◆ **Instructions to follow**:
Reproduce the top of the data verbatim, through and including the line that contains "cap_edge = 2.2; // [1.2:0.1:2.4]".
--- BEGIN Source excerpt ---
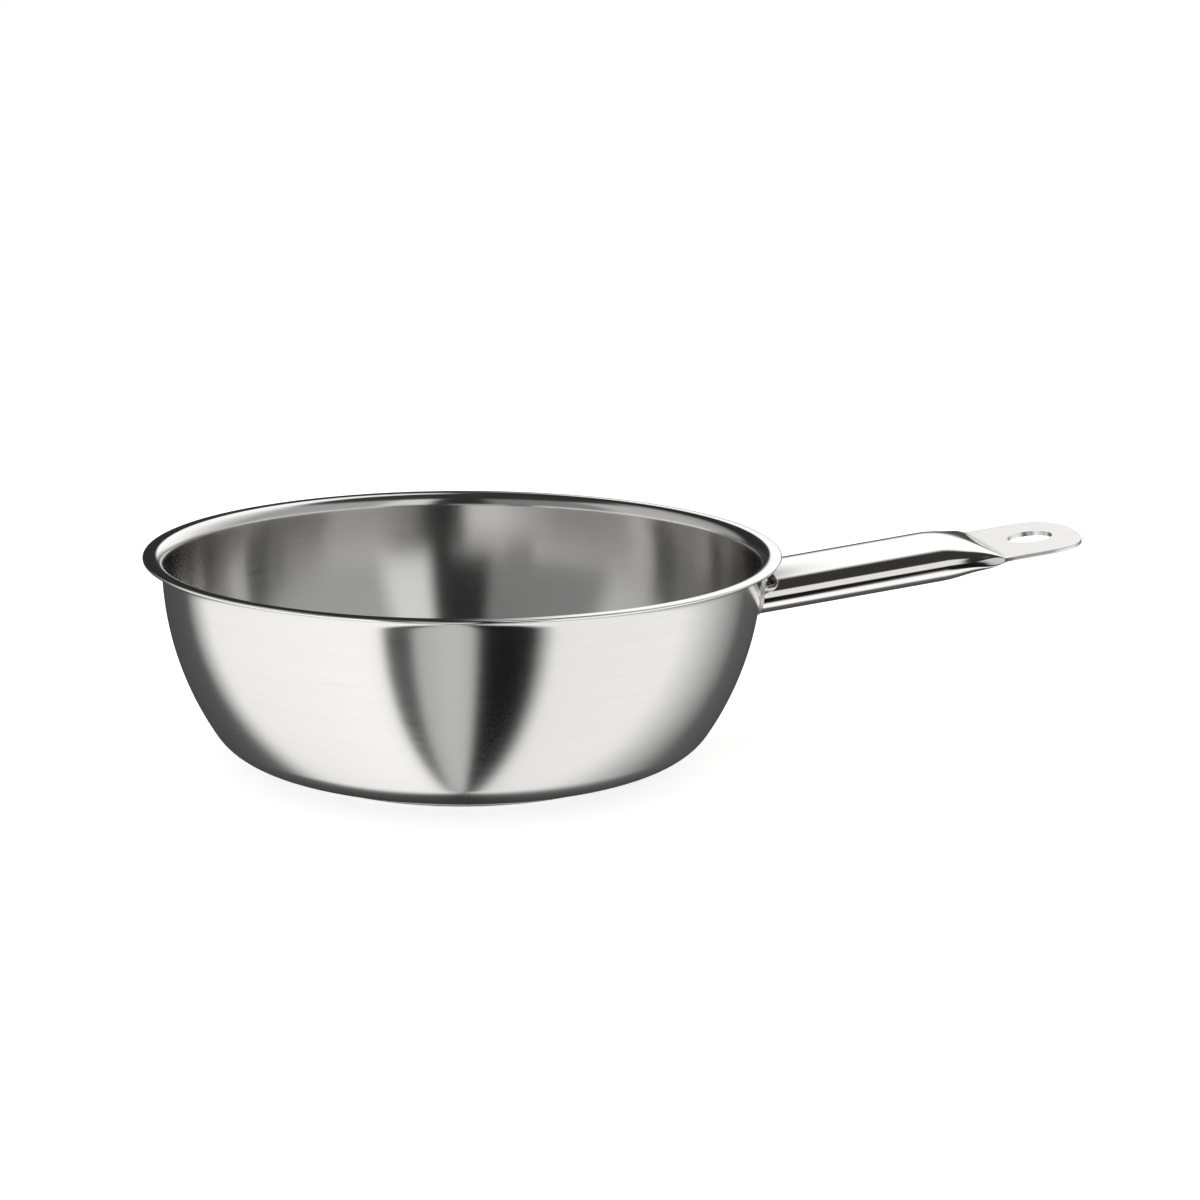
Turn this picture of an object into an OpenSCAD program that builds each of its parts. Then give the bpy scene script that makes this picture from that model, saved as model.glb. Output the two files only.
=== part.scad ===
// Saucier pan with a curved wall, a flared pouring rim and a welded tube handle.
// Millimetres. The pan stands on z = 0 with its axis on Z, and the handle points along +X.

/* [Bowl] */
// Outer radius of the flared rim
rim_r = 105; // [85:1:150]
// How far the rim reaches out past the wall below it
rim_reach = 6.2; // [5:0.1:9]
// Height of the rim above the resting face
rim_height = 70.5; // [60:0.5:95]
// Thickness of the drawn steel sheet
sheet = 1.1; // [0.8:0.1:1.5]
// Radius of the hollow curve under the rim
neck_fillet = 3.4; // [2.5:0.1:4]
// Radius of the bow of the wall, seen from the side
wall_bow = 100; // [90:1:140]
// Radius of the curve from the wall into the flat bottom
corner_bend = 18; // [12:0.5:24]

/* [Base] */
// Outer radius of the sandwich base
base_r = 62; // [50:1:66]
// Thickness of the aluminium disc that spreads the heat
spreader_thick = 3.4; // [2:0.1:6]
// Thickness of the magnetic steel cap round the disc
cap_thick = 0.6; // [0.4:0.1:1]
// Outer radius of the cap's rounded lower edge
cap_edge = 2.2; // [1.2:0.1:2.4]

/* [Handle] */
// Height of the handle's axis where it meets the wall
handle_height = 53.8; // [48:0.2:55]
// Upward tilt of the handle
handle_tilt = 8.4; // [4:0.2:12]
// Width of the oval tube
tube_width = 38.4; // [30:0.2:42]
// Height of the oval tube
tube_height = 14.6; // [11:0.2:17]
// Wall of the tube
tube_wall = 0.8; // [0.6:0.1:1.2]
// Width of the flattened end
tab_width = 44; // [38:0.5:48]
// Distance from the wall to the middle of the hanging hole
hole_reach = 98.2; // [85:0.5:130]
// Diameter of the hanging hole
hole_d = 15; // [10:0.5:18]
// Distance from the middle of the hole to the tip
tip_reach = 15.5; // [13:0.5:20]
// Distance from the middle of the hole back to the crease where the flat begins
crease_back = 16; // [13:0.5:20]
// Length over which the oval tube is pressed flat
press_length = 20; // [14:1:30]

/* [Weld] */
// Leg of the fillet weld round the root of the handle
weld_leg = 1.8; // [1.2:0.1:2.4]

/* [Hidden] */
$fn = 96;

// Gap left where a curved face meets another piece
joint_gap = 0.05;
// Points round one section of the handle, and round the weld
section_points = 40;
// Steps along an arc of the bowl's outline
arc_steps = 14;
tip_roundness = 2.4;
tube_squareness = 2.2;
tab_squareness = 12;

base_thick = spreader_thick + cap_thick;
neck_r = rim_r - rim_reach;
// The bow of the wall and the hollow under the rim meet upright at this height
neck_z = rim_height - sheet - neck_fillet;
bow_x = neck_r - wall_bow;
corner_z = base_thick + corner_bend;
corner_x = bow_x + sqrt(pow(wall_bow - corner_bend, 2) - pow(neck_z - corner_z, 2));
// Angle below level at which the corner's curve runs into the bow of the wall
bow_angle = atan2(corner_z - neck_z, corner_x - bow_x);

function arc(cx, cz, r, from, to, steps = arc_steps) =
    [for (i = [0:steps]) let (a = from + (to - from) * i / steps) [cx + r * cos(a), cz + r * sin(a)]];

// Outline of the sheet's outer face, from the pan's axis up to the rim, set in by a distance
function outer_face(inset = 0) = concat(
    [[0, base_thick + inset]],
    arc(corner_x, corner_z, corner_bend - inset, -90, bow_angle),
    arc(bow_x, neck_z, wall_bow - inset, bow_angle, 0));

function bowl_outline() = concat(
    outer_face(),
    arc(neck_r + neck_fillet, neck_z, neck_fillet, 180, 90),
    arc(rim_r - sheet / 2, rim_height - sheet / 2, sheet / 2, -90, 90),
    arc(neck_r + neck_fillet, neck_z, neck_fillet + sheet, 90, 180),
    [for (i = [len(outer_face()) - 1:-1:0]) outer_face(sheet)[i]]);

// Radius of the bow's outer face at a height
function wall_r(z) = bow_x + sqrt(pow(wall_bow, 2) - pow(neck_z - z, 2));

// The solid that the wall's outer face encloses, grown by a gap, for cutting what meets it
module inside_of_wall(gap = 0) {
    rotate_extrude() polygon(concat(outer_face(-gap), [[0, neck_z]]));
}

// The handle's own frame: x runs out along its axis from the wall, z is its upper side
root_x = wall_r(handle_height);
module on_handle() {
    translate([root_x, 0, handle_height]) rotate([0, -handle_tilt, 0]) children();
}

crease_x = hole_reach - crease_back;
press_x = crease_x - press_length;
// The tube starts inside the wall, where the wall's own face trims it
start_x = -12;

function clamp01(t) = min(1, max(0, t));
// How far the tube is pressed flat at x, from 0 to 1
function pressed(x) = pow(clamp01((x - press_x) / press_length), 2);
function tip_share(x) = clamp01((x - hole_reach) / tip_reach);
function half_width(x) =
    (tube_width + (tab_width - tube_width) * pressed(x)) / 2
    * pow(1 - pow(tip_share(x), tip_roundness), 1 / tip_roundness);
function half_height(x) = tube_height / 2 + (tube_wall - tube_height / 2) * pressed(x);
function squareness(x) = tube_squareness + (tab_squareness - tube_squareness) * pow(pressed(x), 3);

function bent(v, n) = sign(v) * pow(abs(v), 2 / n);
function section(x, inset = 0) =
    [for (i = [0:section_points - 1]) let (a = 360 * i / section_points, n = squareness(x))
        [x, (half_width(x) - inset) * bent(cos(a), n), (half_height(x) - inset) * bent(sin(a), n)]];

// A closed skin through rings of equal length
module skin(rings) {
    n = len(rings[0]);
    last = (len(rings) - 1) * n;
    polyhedron(
        points = [for (ring = rings) each ring],
        faces = concat(
            [[for (i = [0:n - 1]) i]],
            [for (k = [0:len(rings) - 2], i = [0:n - 1])
                let (a = k * n + i, b = k * n + (i + 1) % n) each [[a, a + n, b], [b, a + n, b + n]]],
            [[for (i = [n - 1:-1:0]) last + i]]),
        convexity = 8);
}

press_steps = 8;
tip_steps = 9;
// Places of the sections along the pressed stretch, shared by the outside and the hollow
press_places = [for (i = [0:press_steps]) press_x + press_length * i / press_steps];
// The last ring stops just short of the tip, where the width would be nothing
tip_places = [for (i = [0:tip_steps]) hole_reach + tip_reach * sin(86 * i / tip_steps)];

module tube_outside() {
    skin([for (x = concat([start_x], press_places, tip_places)) section(x)]);
}

// The hollow ends where its two walls come together, just before the crease
module tube_hollow() {
    skin([for (x = concat([start_x - 1], [for (i = [0:press_steps - 1]) press_places[i]]))
        section(x, tube_wall)]);
}

module bowl() {
    color([0.74, 0.74, 0.75]) rotate_extrude() polygon(bowl_outline());
}

// Aluminium disc between the bowl and its steel cap
module heat_spreader() {
    inner_edge = cap_edge - cap_thick;
    color([0.82, 0.83, 0.85]) rotate_extrude() polygon(concat(
        [[0, cap_thick]],
        arc(base_r - cap_edge, cap_edge, inner_edge, -90, 0),
        [[base_r - cap_thick, base_thick], [0, base_thick]]));
}

// Steel cap that wraps the disc and is what the pan stands on
module base_cap() {
    inner_edge = cap_edge - cap_thick;
    color([0.60, 0.60, 0.62]) rotate_extrude() polygon(concat(
        [[0, 0]],
        arc(base_r - cap_edge, cap_edge, cap_edge, -90, 0),
        [[base_r, base_thick], [base_r - cap_thick, base_thick]],
        arc(base_r - cap_edge, cap_edge, inner_edge, 0, -90),
        [[0, cap_thick]]));
}

// Oval tube with its outer end pressed into a flat tab that has a hanging hole
module handle() {
    color([0.86, 0.86, 0.86]) difference() {
        on_handle() difference() {
            tube_outside();
            tube_hollow();
            translate([hole_reach, 0, -tube_height / 2]) cylinder(d = hole_d, h = tube_height);
        }
        inside_of_wall(joint_gap);
    }
}

// Where the line along the handle through a section's point meets the wall: solved by repeated steps
function from_handle(p) = [
    root_x + p[0] * cos(handle_tilt) - p[2] * sin(handle_tilt),
    p[1],
    handle_height + p[0] * sin(handle_tilt) + p[2] * cos(handle_tilt)];
function wall_miss(p) = let (q = from_handle(p)) norm([q[0], q[1]]) - wall_r(q[2]) - joint_gap;
function on_wall(p, tries = 8) =
    tries == 0 ? p : on_wall([p[0] - wall_miss(p), p[1], p[2]], tries - 1);

// Ring of points round the tube at the wall, moved out from the tube and then out from the wall
function weld_ring(out, off) =
    [for (i = [0:section_points - 1])
        let (a = 360 * i / section_points,
             side = bent(cos(a), tube_squareness), up = bent(sin(a), tube_squareness),
             foot = on_wall([0, (tube_width / 2 + out) * side, (tube_height / 2 + out) * up]))
        from_handle([foot[0] + off, foot[1], foot[2]])];

// Fillet weld: a bead whose hollow face runs from the wall to the tube
module handle_weld() {
    n = section_points;
    gap = joint_gap;
    leg = weld_leg;
    throat = 0.36 * leg;
    rings = [
        weld_ring(gap, 0), weld_ring(leg / 2, 0), weld_ring(leg, 0), weld_ring(leg, 0.12 * leg),
        weld_ring(0.62 * leg, throat * 0.62), weld_ring(throat, throat), weld_ring(throat * 0.5, 0.66 * leg),
        weld_ring(gap + 0.1, leg), weld_ring(gap, leg)];
    m = len(rings);
    color([0.70, 0.70, 0.71]) polyhedron(
        points = [for (ring = rings) each ring],
        faces = [for (k = [0:m - 1], i = [0:n - 1])
            let (j = (i + 1) % n, a = k * n + i, b = k * n + j, c = ((k + 1) % m) * n + i, d = ((k + 1) % m) * n + j)
            each [[a, b, c], [b, d, c]]],
        convexity = 6);
}

bowl();
heat_spreader();
base_cap();
handle();
handle_weld();
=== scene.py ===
"""Saucier pan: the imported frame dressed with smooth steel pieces, in a plain white studio."""
import math

import bmesh
import bpy
import numpy as np
from bpy.props import FloatProperty, FloatVectorProperty, PointerProperty
from mathutils import Matrix, Vector


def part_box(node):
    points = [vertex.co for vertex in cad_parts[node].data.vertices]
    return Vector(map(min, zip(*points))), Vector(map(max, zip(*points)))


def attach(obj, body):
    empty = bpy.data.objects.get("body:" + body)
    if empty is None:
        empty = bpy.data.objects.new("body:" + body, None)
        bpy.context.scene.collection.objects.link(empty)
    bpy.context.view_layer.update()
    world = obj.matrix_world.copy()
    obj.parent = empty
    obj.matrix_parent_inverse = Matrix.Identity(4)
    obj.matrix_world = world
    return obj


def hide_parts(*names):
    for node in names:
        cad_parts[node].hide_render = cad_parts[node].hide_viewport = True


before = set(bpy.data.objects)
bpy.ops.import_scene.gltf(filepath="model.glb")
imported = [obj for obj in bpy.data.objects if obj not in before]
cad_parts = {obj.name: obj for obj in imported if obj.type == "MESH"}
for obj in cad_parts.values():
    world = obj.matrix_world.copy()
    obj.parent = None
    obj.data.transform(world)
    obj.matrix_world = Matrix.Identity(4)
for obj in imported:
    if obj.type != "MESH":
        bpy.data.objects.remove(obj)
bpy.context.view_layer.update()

bl_info = {
    "name": "Saucier Pan",
    "version": (1, 0, 0),
    "blender": (4, 5, 0),
    "location": "View3D > Sidebar > Saucier",
    "description": "Builds a steel saucier pan round its packed frame, and a white studio for it",
    "category": "Add Mesh",
}

BOWL_LOW, BOWL_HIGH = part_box("bowl")
CAP_LOW, CAP_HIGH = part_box("base_cap")
MM = 0.001
# Gap from the handle and its weld to the wall, the same as in the CAD source
WALL_GAP = 0.05 * MM
# Gap from the weld to the tube
WELD_GAP = 0.06 * MM
# Steps that bring a point of the handle onto the wall
TRIM_STEPS = 12
# Edges that turn by more than this stay crisp
CRISP_ANGLE = math.radians(50)


def length(name, description, default):
    """A size in metres that the sidebar shows as a length."""
    return FloatProperty(name=name, description=description, default=default, min=0.0, precision=5,
                         subtype="DISTANCE", unit="LENGTH")


def steel(name, description, default):
    """A metal's base colour."""
    return FloatVectorProperty(name=name, description=description, default=default, size=3, min=0.0,
                               max=1.0, subtype="COLOR")


class PanSizes(bpy.types.PropertyGroup):
    """Sizes of the pan, the same as in its CAD source."""
    rim_radius: length("Rim radius", "Outer radius of the flared rim", BOWL_HIGH[1])
    rim_height: length("Rim height", "Height of the rim above the resting face", BOWL_HIGH[2])
    rim_reach: length("Rim reach", "How far the rim reaches out past the wall", 6.2 * MM)
    sheet: length("Sheet", "Thickness of the drawn sheet", 1.1 * MM)
    neck_fillet: length("Neck fillet", "Radius of the hollow curve under the rim", 3.4 * MM)
    wall_bow: length("Wall bow", "Radius of the bow of the wall", 100 * MM)
    corner_bend: length("Corner bend", "Radius of the curve into the flat bottom", 18 * MM)
    base_radius: length("Base radius", "Outer radius of the sandwich base", CAP_HIGH[0])
    base_thick: length("Base thickness", "Thickness of the sandwich base", CAP_HIGH[2])
    cap_thick: length("Cap thickness", "Thickness of the steel cap", 0.6 * MM)
    cap_edge: length("Cap edge", "Radius of the cap's rounded lower edge", 2.2 * MM)
    handle_height: length("Handle height", "Height of the handle's axis at the wall", 53.8 * MM)
    handle_tilt: FloatProperty(name="Handle tilt", description="Upward tilt of the handle",
                               default=math.radians(8.4), subtype="ANGLE")
    tube_width: length("Tube width", "Width of the oval tube", 38.4 * MM)
    tube_height: length("Tube height", "Height of the oval tube", 14.6 * MM)
    tube_wall: length("Tube wall", "Wall of the tube", 0.8 * MM)
    tab_width: length("Tab width", "Width of the flattened end", 44 * MM)
    hole_reach: length("Hole reach", "From the wall to the middle of the hole", 98.2 * MM)
    hole_radius: length("Hole radius", "Radius of the hanging hole", 7.5 * MM)
    tip_reach: length("Tip reach", "From the middle of the hole to the tip", 15.5 * MM)
    crease_back: length("Crease", "From the hole back to the crease", 16 * MM)
    press_length: length("Press length", "Length over which the tube is pressed flat", 20 * MM)
    weld_leg: length("Weld leg", "Leg of the fillet weld", 1.8 * MM)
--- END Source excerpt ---
◆ **Exercise response**:
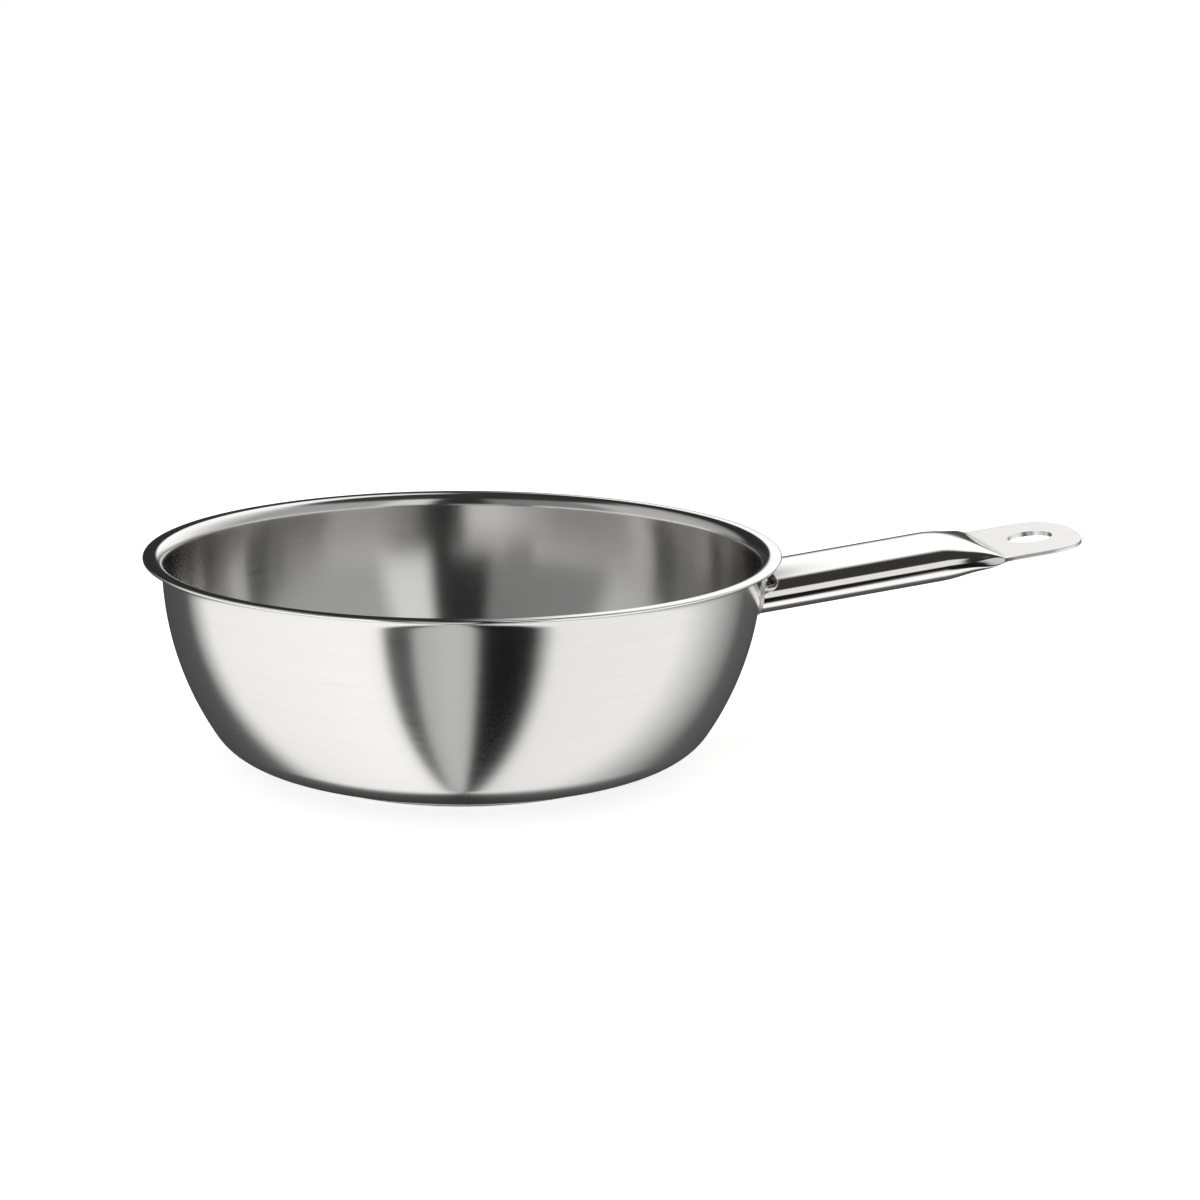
Turn this picture of an object into an OpenSCAD program that builds each of its parts. Then give the bpy scene script that makes this picture from that model, saved as model.glb. Output the two files only.
=== part.scad ===
// Saucier pan with a curved wall, a flared pouring rim and a welded tube handle.
// Millimetres. The pan stands on z = 0 with its axis on Z, and the handle points along +X.

/* [Bowl] */
// Outer radius of the flared rim
rim_r = 105; // [85:1:150]
// How far the rim reaches out past the wall below it
rim_reach = 6.2; // [5:0.1:9]
// Height of the rim above the resting face
rim_height = 70.5; // [60:0.5:95]
// Thickness of the drawn steel sheet
sheet = 1.1; // [0.8:0.1:1.5]
// Radius of the hollow curve under the rim
neck_fillet = 3.4; // [2.5:0.1:4]
// Radius of the bow of the wall, seen from the side
wall_bow = 100; // [90:1:140]
// Radius of the curve from the wall into the flat bottom
corner_bend = 18; // [12:0.5:24]

/* [Base] */
// Outer radius of the sandwich base
base_r = 62; // [50:1:66]
// Thickness of the aluminium disc that spreads the heat
spreader_thick = 3.4; // [2:0.1:6]
// Thickness of the magnetic steel cap round the disc
cap_thick = 0.6; // [0.4:0.1:1]
// Outer radius of the cap's rounded lower edge
cap_edge = 2.2; // [1.2:0.1:2.4]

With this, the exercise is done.